Vanessa Feltz 3pm - 6pm
8 May 2025, 16:00
I was lucky to be smack at the heart of the 80th anniversary of VE Day service at Westminster Abbey earlier today.
We heard a short, heart-stopping extract of Winston Churchill’s VE Day speech from 1945. After it, today’s service was everything you would hope for – glittering, moving and immaculately organized. Angel-faced choristers; military trumpeters; the King and Queen; William and Kate; the Prime Minister; many other politicians past and present – David Cameron, Nigel Farage, Boris Johnson, Sadiq Khan and Angela Rayner. Leaders of all the major faith groups; uniforms of all kinds - copes, robes, swords, feathers, clothing stitched with gold, soaring music, oompah-pomp. In short, the British State put on a jolly good show. It didn’t miss the human touch – there were extracts from letters of the time, veterans in wheelchairs, probably for the last time at this kind of service. Children and teenagers were included and the religious heart of the service was not “didn’t we do well” self-glorification but Christ’s enthusiasm for the peacemakers.
But it was very grand. It shimmered and glittered in the ancient abbey; and that in a way, for me, was a problem. A national commemoration is big and general and abstract. But memory, which matters more, is personal. We were remembering our people – this was a “lest we forget“ date. Those who died were just as various and flawed and different as we are. They weren’t numbers or crosses or poppies but quirky, in your face, lively individuals.
When I’m thinking of the war I’m thinking of my chain-smoking grandpa who fought in Italy, my dad‘s oldest brother who was killed in the Navy, still a teenager, at Dunkirk and my mother’s cousin, a family hero, often talked about, Freddie Malcolm. Freddie was in the RAF, but he was also a young man of strong religious views who refused to be involved in operations that could kill women and children – so he declined to go into Bomber Command and for this insubordination he was sent to fly Spitfires in a little-known outfit, the Photographic Intelligence Unit.
Their missions deep over enemy lines were vital to the war effort, bringing far more up-to-date information than the codebreakers at Bletchley Park, for instance. But the missions were considered to be almost suicidal because, to accommodate the big heavy cameras of the time, the aircraft had the guns removed and were defenceless. Freddie’s job, flying out of Wick in Scotland, was to cross the North Sea, reach the Norwegian fjords, and try to photograph the German battleship Tirpitz. A sister ship to the Bismarck, if it had reached further north, it could have devastated the Arctic convoys bringing essential help to Russia.
With no guns and primitive navigation, Freddie flew repeatedly over Norway until, on May 10 1942 he was shot down and killed by the Luftwaffe. His body was carried down the hill by local Norwegians who built a memorial to him, which is still there. The military historian Tony Hoskins has written a book about the PRU and earlier this week the government confirmed there would be a monument put up in central London to this brave, vital and still not much remembered group of pilots.

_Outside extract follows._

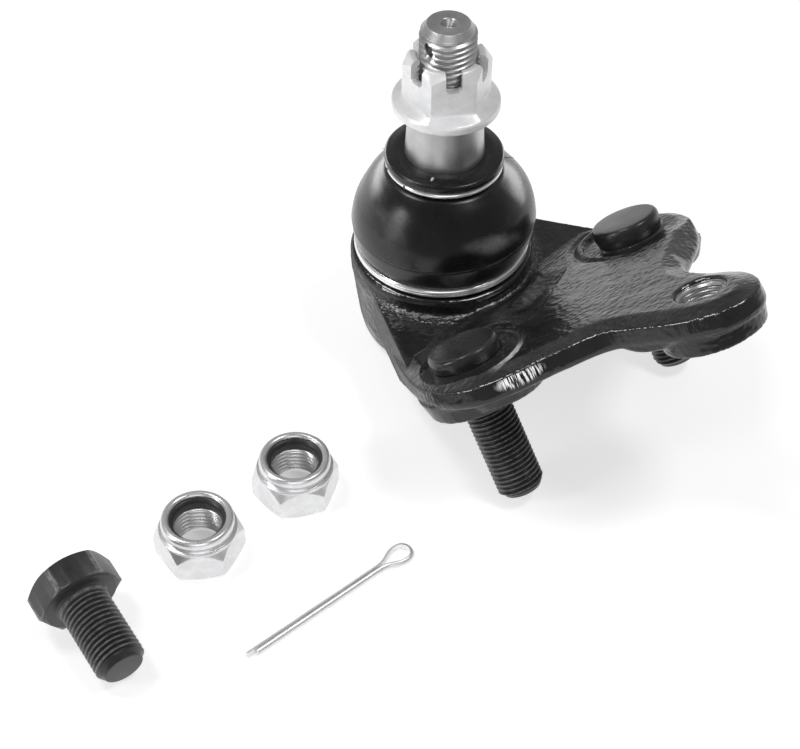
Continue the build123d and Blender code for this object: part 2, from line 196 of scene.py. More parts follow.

I think about Freddie quite a lot. He was an excellent artist and I have one of his pictures of a Hurricane fighter. I don’t know what he would have thought about the world or the Britain he fought to save but I do know that I have spent my entire career as a journalist able to say whatever I like about the government in power. And never once, not for a moment, being scared or intimidated by the power of the state. And that, and Freddie, for me, is what today was really all about.